Repeat the listing in full, exactly as it stands.

- _Dataset excerpt_
━━━
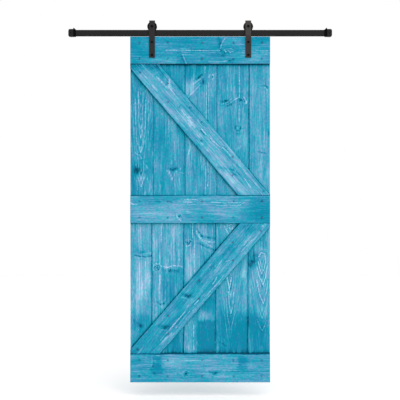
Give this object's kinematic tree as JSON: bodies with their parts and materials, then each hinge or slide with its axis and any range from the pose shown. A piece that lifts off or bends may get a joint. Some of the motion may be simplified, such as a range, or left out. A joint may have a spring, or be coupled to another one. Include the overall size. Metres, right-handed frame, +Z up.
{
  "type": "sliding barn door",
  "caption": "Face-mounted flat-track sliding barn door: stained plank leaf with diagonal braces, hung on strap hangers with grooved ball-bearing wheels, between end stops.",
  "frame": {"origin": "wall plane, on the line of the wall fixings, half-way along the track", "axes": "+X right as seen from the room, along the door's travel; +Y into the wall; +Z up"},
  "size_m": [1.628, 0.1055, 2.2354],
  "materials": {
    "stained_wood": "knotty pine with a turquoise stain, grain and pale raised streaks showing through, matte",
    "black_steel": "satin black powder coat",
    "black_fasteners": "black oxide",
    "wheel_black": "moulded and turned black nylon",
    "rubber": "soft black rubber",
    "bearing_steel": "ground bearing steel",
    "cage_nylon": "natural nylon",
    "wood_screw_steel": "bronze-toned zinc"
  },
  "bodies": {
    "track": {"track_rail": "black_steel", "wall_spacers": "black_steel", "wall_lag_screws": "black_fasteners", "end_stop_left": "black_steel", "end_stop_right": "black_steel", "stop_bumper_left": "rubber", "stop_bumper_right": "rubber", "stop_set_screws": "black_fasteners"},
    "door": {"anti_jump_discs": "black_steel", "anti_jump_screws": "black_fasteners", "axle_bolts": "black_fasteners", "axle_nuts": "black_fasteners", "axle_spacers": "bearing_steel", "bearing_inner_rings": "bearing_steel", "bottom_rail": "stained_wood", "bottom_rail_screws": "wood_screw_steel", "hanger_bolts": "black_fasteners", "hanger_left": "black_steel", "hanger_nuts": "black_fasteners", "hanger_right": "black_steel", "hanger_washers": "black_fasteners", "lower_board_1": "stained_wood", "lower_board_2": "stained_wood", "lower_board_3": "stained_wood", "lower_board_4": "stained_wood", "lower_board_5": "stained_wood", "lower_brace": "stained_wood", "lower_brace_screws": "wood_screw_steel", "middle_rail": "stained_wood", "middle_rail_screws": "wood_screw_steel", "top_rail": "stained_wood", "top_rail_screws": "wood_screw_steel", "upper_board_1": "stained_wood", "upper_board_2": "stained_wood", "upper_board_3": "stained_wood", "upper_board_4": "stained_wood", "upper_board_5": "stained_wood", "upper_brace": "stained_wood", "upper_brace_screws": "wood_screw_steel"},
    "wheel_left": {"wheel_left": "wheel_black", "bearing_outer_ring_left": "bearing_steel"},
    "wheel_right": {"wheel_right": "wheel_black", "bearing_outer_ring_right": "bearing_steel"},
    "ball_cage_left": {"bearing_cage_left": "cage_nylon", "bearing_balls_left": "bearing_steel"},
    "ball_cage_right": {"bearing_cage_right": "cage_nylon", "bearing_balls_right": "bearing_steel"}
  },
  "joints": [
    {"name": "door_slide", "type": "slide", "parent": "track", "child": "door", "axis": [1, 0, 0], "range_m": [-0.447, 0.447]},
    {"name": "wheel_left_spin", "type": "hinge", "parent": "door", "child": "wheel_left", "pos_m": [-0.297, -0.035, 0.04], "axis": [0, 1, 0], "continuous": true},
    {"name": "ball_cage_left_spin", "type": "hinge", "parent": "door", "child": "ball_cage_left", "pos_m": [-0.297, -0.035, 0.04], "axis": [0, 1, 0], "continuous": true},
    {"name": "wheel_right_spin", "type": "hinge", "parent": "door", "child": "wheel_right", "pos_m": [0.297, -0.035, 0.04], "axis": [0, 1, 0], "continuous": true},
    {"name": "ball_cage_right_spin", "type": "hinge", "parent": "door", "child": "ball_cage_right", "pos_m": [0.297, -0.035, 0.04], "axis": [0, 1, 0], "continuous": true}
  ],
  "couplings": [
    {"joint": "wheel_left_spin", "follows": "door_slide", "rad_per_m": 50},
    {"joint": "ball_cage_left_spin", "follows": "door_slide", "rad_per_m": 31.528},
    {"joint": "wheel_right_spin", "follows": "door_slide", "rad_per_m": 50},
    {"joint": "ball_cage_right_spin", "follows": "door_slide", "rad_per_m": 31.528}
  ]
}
━━━
- _Solution to this problem_
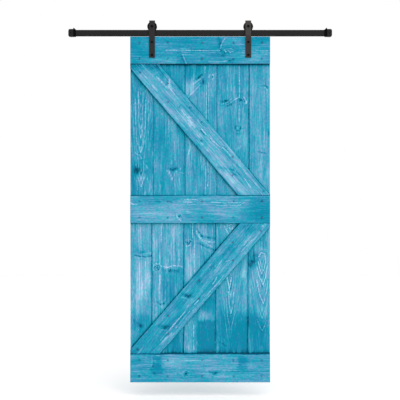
Give this object's kinematic tree as JSON: bodies with their parts and materials, then each hinge or slide with its axis and any range from the pose shown. A piece that lifts off or bends may get a joint. Some of the motion may be simplified, such as a range, or left out. A joint may have a spring, or be coupled to another one. Include the overall size. Metres, right-handed frame, +Z up.
{
  "type": "sliding barn door",
  "caption": "Face-mounted flat-track sliding barn door: stained plank leaf with diagonal braces, hung on strap hangers with grooved ball-bearing wheels, between end stops.",
  "frame": {"origin": "wall plane, on the line of the wall fixings, half-way along the track", "axes": "+X right as seen from the room, along the door's travel; +Y into the wall; +Z up"},
  "size_m": [1.628, 0.1055, 2.2354],
  "materials": {
    "stained_wood": "knotty pine with a turquoise stain, grain and pale raised streaks showing through, matte",
    "black_steel": "satin black powder coat",
    "black_fasteners": "black oxide",
    "wheel_black": "moulded and turned black nylon",
    "rubber": "soft black rubber",
    "bearing_steel": "ground bearing steel",
    "cage_nylon": "natural nylon",
    "wood_screw_steel": "bronze-toned zinc"
  },
  "bodies": {
    "track": {"track_rail": "black_steel", "wall_spacers": "black_steel", "wall_lag_screws": "black_fasteners", "end_stop_left": "black_steel", "end_stop_right": "black_steel", "stop_bumper_left": "rubber", "stop_bumper_right": "rubber", "stop_set_screws": "black_fasteners"},
    "door": {"anti_jump_discs": "black_steel", "anti_jump_screws": "black_fasteners", "axle_bolts": "black_fasteners", "axle_nuts": "black_fasteners", "axle_spacers": "bearing_steel", "bearing_inner_rings": "bearing_steel", "bottom_rail": "stained_wood", "bottom_rail_screws": "wood_screw_steel", "hanger_bolts": "black_fasteners", "hanger_left": "black_steel", "hanger_nuts": "black_fasteners", "hanger_right": "black_steel", "hanger_washers": "black_fasteners", "lower_board_1": "stained_wood", "lower_board_2": "stained_wood", "lower_board_3": "stained_wood", "lower_board_4": "stained_wood", "lower_board_5": "stained_wood", "lower_brace": "stained_wood", "lower_brace_screws": "wood_screw_steel", "middle_rail": "stained_wood", "middle_rail_screws": "wood_screw_steel", "top_rail": "stained_wood", "top_rail_screws": "wood_screw_steel", "upper_board_1": "stained_wood", "upper_board_2": "stained_wood", "upper_board_3": "stained_wood", "upper_board_4": "stained_wood", "upper_board_5": "stained_wood", "upper_brace": "stained_wood", "upper_brace_screws": "wood_screw_steel"},
    "wheel_left": {"wheel_left": "wheel_black", "bearing_outer_ring_left": "bearing_steel"},
    "wheel_right": {"wheel_right": "wheel_black", "bearing_outer_ring_right": "bearing_steel"},
    "ball_cage_left": {"bearing_cage_left": "cage_nylon", "bearing_balls_left": "bearing_steel"},
    "ball_cage_right": {"bearing_cage_right": "cage_nylon", "bearing_balls_right": "bearing_steel"}
  },
  "joints": [
    {"name": "door_slide", "type": "slide", "parent": "track", "child": "door", "axis": [1, 0, 0], "range_m": [-0.447, 0.447]},
    {"name": "wheel_left_spin", "type": "hinge", "parent": "door", "child": "wheel_left", "pos_m": [-0.297, -0.035, 0.04], "axis": [0, 1, 0], "continuous": true},
    {"name": "ball_cage_left_spin", "type": "hinge", "parent": "door", "child": "ball_cage_left", "pos_m": [-0.297, -0.035, 0.04], "axis": [0, 1, 0], "continuous": true},
    {"name": "wheel_right_spin", "type": "hinge", "parent": "door", "child": "wheel_right", "pos_m": [0.297, -0.035, 0.04], "axis": [0, 1, 0], "continuous": true},
    {"name": "ball_cage_right_spin", "type": "hinge", "parent": "door", "child": "ball_cage_right", "pos_m": [0.297, -0.035, 0.04], "axis": [0, 1, 0], "continuous": true}
  ],
  "couplings": [
    {"joint": "wheel_left_spin", "follows": "door_slide", "rad_per_m": 50},
    {"joint": "ball_cage_left_spin", "follows": "door_slide", "rad_per_m": 31.528},
    {"joint": "wheel_right_spin", "follows": "door_slide", "rad_per_m": 50},
    {"joint": "ball_cage_right_spin", "follows": "door_slide", "rad_per_m": 31.528}
  ]
}